Со мной всё время делились – и вещами, и раздобытыми продуктами, и добрым словом. Были и такие, что отпихивали, обижали, но ведь это не может удивлять, к этому в лагере каждый готов ежеминутно. Проявления же доброты, сердечности и участия в таком месте поражают и не забываются.
Невозможно забыть Соню. Ищу слово, которое определило бы её, и нахожу единственное подходящее – кроткая. Не только в лагере, но и на воле нелегко сегодня найти человека, к которому подошло бы это евангельское слово, а к ней оно подходит. Она работала дневалкой, то есть уборщицей, в одном из соседних отрядов, куда я иногда заходила в гости. Когда ни придёшь, она моет пол и приговаривает: «Вытри ножки, детка, чтобы тебе потом по чистому ходить, а не по грязному», «Не беспокойтесь, доченьки, сидите, я вас обойду». Лицо её светилось добротой. Она всегда была ясная, светлая, ласковая. Не только брани никто от неё не слыхал, но даже раздражения в голосе её не было, когда наглые девахи топали в грязных сапогах по только что вымытому полу. «Деточка», «доченька» – других обращений она не знала, и это никогда не было подобострастием, но всегда – материнской прощающей лаской. В церкви она была раз или два в жизни, когда ездила к родным во Владивосток. В её маленьком городке, как и в близлежащих городах и сёлах, церкви не было. Я спросила её однажды, верует ли она в Бога. «А как же не верить», – удивилась она. «А что ты о Боге знаешь?» – «А что я знаю? Наверное, что все знают, то и я. Господь наш Иисус Христос за нас пострадал. Он велит и нам терпеть и всех любить, вот и всё. И ещё Богородице молиться надо. Она всегда заступится». Такое у неё было короткое кредо, однако вмещающее всё главное.

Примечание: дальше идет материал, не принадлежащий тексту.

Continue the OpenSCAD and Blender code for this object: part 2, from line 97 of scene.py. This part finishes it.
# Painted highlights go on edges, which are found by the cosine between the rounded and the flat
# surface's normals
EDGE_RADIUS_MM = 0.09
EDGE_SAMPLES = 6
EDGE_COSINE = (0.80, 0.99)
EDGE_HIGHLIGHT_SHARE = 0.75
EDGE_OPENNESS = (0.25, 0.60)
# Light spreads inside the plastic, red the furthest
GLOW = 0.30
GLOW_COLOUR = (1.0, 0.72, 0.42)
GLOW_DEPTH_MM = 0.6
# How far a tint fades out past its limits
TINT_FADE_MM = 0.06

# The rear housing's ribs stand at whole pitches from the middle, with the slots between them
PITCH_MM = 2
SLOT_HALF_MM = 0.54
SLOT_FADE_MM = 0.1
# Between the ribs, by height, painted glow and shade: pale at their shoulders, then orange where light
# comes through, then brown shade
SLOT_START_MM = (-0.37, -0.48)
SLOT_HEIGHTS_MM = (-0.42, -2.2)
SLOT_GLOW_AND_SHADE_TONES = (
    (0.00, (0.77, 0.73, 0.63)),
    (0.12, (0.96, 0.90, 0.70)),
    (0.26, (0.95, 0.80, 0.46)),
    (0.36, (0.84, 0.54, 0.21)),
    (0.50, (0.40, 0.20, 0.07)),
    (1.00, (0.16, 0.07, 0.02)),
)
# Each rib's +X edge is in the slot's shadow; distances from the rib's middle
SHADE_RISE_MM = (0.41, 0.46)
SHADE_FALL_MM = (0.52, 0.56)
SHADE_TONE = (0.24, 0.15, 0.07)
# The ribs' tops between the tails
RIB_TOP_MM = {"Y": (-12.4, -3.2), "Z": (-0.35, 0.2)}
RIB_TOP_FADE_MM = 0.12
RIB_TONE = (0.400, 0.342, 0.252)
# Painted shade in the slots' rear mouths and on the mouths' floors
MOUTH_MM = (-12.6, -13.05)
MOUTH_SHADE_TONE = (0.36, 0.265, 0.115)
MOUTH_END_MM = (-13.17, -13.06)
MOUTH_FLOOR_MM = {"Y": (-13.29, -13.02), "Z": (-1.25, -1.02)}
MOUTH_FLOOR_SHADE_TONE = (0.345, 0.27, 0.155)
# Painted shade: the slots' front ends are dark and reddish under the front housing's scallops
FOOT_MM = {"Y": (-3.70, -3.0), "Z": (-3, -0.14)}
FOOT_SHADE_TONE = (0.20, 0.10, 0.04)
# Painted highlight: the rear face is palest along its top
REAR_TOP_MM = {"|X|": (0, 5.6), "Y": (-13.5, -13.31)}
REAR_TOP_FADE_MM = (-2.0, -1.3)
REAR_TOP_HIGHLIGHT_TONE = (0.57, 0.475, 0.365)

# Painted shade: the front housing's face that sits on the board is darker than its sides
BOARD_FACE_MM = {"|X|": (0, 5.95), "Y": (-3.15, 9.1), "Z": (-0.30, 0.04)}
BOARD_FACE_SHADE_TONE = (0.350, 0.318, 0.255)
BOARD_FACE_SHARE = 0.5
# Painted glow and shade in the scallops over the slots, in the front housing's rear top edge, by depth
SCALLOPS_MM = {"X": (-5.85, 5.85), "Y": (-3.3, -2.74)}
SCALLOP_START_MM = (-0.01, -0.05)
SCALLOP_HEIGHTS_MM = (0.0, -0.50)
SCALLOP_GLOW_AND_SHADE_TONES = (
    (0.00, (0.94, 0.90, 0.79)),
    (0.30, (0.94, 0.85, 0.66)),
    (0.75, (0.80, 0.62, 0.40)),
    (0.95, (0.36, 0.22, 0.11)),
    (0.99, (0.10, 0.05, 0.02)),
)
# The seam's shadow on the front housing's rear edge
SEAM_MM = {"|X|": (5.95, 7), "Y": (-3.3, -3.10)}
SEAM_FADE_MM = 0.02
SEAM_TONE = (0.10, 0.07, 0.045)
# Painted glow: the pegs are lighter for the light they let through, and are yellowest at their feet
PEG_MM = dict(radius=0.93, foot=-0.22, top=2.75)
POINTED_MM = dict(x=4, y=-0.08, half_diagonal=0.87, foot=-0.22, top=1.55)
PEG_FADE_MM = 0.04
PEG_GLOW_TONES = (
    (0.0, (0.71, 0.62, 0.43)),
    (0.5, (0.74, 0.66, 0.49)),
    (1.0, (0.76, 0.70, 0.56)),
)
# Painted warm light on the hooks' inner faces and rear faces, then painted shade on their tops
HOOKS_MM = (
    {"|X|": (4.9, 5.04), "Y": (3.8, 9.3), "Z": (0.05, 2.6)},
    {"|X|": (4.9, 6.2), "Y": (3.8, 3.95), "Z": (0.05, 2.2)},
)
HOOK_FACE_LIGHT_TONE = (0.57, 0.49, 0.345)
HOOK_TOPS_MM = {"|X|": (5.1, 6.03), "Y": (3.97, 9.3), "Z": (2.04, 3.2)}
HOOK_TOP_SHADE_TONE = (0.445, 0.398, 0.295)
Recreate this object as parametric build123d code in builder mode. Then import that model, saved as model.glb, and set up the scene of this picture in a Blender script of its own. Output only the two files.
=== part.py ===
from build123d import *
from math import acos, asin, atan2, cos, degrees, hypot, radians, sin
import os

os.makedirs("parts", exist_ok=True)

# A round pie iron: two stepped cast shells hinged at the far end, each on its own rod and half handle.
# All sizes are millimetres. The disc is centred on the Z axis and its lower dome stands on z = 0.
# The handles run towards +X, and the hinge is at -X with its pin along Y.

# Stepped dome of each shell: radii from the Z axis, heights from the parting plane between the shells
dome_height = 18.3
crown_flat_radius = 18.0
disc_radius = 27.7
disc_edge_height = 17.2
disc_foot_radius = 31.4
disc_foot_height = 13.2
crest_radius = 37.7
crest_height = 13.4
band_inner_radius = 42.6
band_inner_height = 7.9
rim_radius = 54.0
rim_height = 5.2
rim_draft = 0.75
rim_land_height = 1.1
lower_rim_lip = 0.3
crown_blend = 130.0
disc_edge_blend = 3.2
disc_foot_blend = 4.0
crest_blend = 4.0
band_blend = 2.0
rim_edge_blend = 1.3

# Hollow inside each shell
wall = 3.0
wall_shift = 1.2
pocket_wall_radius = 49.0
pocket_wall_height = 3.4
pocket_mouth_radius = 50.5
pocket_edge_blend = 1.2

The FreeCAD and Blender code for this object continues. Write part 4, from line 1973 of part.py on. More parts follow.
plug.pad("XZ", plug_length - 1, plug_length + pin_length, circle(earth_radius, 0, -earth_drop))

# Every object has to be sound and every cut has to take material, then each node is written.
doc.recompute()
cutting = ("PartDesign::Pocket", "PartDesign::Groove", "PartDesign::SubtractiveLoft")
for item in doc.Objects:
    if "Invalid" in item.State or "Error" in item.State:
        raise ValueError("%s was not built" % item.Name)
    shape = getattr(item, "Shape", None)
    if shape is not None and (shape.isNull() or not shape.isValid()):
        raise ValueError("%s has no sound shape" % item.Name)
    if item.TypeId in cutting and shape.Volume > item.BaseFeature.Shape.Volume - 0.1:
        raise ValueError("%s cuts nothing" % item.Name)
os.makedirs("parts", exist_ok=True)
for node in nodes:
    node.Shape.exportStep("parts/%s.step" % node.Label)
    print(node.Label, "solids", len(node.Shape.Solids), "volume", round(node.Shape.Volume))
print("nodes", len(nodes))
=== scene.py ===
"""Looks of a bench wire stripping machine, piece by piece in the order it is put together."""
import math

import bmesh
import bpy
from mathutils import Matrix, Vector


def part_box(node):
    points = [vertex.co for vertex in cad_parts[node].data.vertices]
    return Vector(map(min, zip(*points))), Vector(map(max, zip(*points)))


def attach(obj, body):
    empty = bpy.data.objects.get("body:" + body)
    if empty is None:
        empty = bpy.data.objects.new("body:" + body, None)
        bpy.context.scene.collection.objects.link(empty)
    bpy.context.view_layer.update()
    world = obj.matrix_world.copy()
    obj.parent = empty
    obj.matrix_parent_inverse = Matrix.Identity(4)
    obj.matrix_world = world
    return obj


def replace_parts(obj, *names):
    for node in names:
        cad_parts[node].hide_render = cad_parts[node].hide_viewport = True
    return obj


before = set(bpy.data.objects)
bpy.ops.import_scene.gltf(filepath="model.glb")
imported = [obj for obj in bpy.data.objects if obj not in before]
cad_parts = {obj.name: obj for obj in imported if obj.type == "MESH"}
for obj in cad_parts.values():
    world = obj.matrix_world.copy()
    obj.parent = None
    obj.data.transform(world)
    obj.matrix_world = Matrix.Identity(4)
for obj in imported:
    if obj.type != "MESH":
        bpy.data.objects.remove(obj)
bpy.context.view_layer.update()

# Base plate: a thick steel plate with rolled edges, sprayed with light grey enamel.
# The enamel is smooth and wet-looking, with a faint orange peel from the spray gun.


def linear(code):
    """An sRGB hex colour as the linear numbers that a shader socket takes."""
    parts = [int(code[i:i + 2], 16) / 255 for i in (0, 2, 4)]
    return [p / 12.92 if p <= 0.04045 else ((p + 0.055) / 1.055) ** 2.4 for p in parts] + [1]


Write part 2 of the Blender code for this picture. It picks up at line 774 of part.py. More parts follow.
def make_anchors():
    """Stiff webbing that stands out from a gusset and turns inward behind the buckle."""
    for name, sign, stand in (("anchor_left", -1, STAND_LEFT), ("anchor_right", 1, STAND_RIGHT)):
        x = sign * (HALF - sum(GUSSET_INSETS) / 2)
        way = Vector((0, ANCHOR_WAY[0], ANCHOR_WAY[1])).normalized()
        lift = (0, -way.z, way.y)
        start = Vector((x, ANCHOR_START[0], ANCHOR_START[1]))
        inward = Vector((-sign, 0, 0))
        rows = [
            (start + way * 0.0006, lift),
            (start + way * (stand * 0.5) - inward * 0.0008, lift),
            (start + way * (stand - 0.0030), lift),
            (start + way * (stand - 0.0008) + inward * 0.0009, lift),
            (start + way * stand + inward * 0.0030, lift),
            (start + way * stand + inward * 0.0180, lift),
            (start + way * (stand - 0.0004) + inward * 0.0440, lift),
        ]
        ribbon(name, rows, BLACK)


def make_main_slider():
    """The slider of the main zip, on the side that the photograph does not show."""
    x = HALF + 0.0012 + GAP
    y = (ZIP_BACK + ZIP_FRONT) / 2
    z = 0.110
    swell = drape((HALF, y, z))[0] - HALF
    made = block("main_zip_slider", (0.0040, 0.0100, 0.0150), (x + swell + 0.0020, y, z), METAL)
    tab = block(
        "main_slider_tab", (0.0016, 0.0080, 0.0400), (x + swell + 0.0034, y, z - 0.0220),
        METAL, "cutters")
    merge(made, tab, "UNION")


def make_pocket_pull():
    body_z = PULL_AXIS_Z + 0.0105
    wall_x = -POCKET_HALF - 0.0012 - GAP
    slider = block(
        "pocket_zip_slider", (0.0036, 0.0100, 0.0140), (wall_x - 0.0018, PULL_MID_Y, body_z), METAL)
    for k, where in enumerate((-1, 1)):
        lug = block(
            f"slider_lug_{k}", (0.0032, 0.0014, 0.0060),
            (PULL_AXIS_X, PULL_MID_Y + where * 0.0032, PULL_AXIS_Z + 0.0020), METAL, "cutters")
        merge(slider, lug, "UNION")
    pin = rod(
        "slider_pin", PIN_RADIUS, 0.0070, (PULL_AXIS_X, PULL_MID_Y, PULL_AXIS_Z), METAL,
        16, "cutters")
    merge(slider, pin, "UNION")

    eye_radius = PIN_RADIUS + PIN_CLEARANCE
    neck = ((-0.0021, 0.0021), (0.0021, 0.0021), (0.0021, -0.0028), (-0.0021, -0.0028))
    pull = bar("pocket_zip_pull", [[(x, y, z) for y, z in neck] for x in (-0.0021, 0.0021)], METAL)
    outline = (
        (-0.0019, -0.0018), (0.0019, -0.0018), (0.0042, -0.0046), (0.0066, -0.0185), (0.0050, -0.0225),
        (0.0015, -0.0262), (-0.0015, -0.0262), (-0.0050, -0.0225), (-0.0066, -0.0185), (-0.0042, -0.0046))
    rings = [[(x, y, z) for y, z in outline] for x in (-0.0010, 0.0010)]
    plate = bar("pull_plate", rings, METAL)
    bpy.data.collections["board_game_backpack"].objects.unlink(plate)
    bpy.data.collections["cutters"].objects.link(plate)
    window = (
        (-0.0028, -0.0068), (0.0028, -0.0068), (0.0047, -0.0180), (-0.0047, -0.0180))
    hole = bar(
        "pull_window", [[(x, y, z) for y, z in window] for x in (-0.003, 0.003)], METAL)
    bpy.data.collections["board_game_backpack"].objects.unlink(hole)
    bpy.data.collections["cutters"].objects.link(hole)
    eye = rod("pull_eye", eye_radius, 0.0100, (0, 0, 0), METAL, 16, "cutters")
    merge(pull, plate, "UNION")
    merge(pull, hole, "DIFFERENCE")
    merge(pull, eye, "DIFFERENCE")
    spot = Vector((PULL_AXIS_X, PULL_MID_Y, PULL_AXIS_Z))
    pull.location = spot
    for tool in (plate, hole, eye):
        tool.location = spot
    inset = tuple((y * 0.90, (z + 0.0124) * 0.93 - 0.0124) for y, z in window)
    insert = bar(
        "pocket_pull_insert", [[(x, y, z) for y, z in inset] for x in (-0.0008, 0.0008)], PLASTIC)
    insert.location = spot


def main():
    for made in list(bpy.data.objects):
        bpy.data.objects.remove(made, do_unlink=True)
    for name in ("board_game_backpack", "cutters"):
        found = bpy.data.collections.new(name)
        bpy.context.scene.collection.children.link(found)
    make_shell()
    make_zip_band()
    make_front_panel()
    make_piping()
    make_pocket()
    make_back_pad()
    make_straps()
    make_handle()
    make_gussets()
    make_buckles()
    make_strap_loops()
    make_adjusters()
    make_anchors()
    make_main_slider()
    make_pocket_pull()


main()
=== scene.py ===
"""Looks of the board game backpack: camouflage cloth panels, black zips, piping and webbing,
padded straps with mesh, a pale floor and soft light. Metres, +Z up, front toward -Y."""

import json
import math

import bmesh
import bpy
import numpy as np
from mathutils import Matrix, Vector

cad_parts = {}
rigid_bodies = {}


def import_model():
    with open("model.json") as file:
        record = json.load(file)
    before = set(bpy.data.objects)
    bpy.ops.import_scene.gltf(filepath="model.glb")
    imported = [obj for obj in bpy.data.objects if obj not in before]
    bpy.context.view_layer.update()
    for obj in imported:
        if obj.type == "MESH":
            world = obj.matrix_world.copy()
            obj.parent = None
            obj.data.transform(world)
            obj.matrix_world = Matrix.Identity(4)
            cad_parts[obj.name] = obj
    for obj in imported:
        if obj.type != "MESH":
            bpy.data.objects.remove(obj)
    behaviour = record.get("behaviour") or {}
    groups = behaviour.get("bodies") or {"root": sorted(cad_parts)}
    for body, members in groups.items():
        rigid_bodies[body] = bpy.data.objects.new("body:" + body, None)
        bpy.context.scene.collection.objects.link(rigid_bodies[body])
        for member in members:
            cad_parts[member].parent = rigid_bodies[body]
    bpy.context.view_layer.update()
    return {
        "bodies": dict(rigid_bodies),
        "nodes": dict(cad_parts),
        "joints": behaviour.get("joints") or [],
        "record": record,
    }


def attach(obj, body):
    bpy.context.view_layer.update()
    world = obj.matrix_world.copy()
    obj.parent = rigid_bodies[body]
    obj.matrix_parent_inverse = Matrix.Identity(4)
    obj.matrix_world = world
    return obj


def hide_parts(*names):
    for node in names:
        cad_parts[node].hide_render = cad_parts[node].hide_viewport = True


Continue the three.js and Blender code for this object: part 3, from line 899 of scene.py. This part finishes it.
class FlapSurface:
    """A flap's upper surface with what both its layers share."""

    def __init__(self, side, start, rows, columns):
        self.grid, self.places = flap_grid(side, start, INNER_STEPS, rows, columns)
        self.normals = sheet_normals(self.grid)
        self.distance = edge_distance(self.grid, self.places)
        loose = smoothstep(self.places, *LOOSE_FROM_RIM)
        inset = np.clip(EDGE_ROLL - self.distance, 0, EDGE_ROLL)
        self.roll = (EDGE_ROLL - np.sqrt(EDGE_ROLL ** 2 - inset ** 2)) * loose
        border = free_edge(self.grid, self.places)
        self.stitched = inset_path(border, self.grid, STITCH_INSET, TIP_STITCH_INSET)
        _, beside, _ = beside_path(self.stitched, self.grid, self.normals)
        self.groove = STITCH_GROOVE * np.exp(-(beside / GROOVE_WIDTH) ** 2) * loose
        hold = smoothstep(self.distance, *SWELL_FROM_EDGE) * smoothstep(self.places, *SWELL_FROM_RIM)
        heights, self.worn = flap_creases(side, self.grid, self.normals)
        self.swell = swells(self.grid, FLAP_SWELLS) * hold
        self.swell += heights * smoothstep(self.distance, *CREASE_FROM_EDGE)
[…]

А сидела она за убийство мужа, и срок у неё был – десять лет. Муж издевался над ней, бил её много лет, и не просто бил, как-то садистски изощрённо мучил. Подрастал сын от первого брака, наконец вырос и однажды, застав сцену мучительства, убил отчима. Мать взяла убийство на себя.
Она призналась мне в этом перед самым моим уходом. Глаза её сияли: «Ты понимаешь теперь, какая я счастливая? У меня каждый день из этих десяти лет – радостный: я здесь, а сыночек на воле. А других мне так жаль. За себя, наверное, трудно сидеть».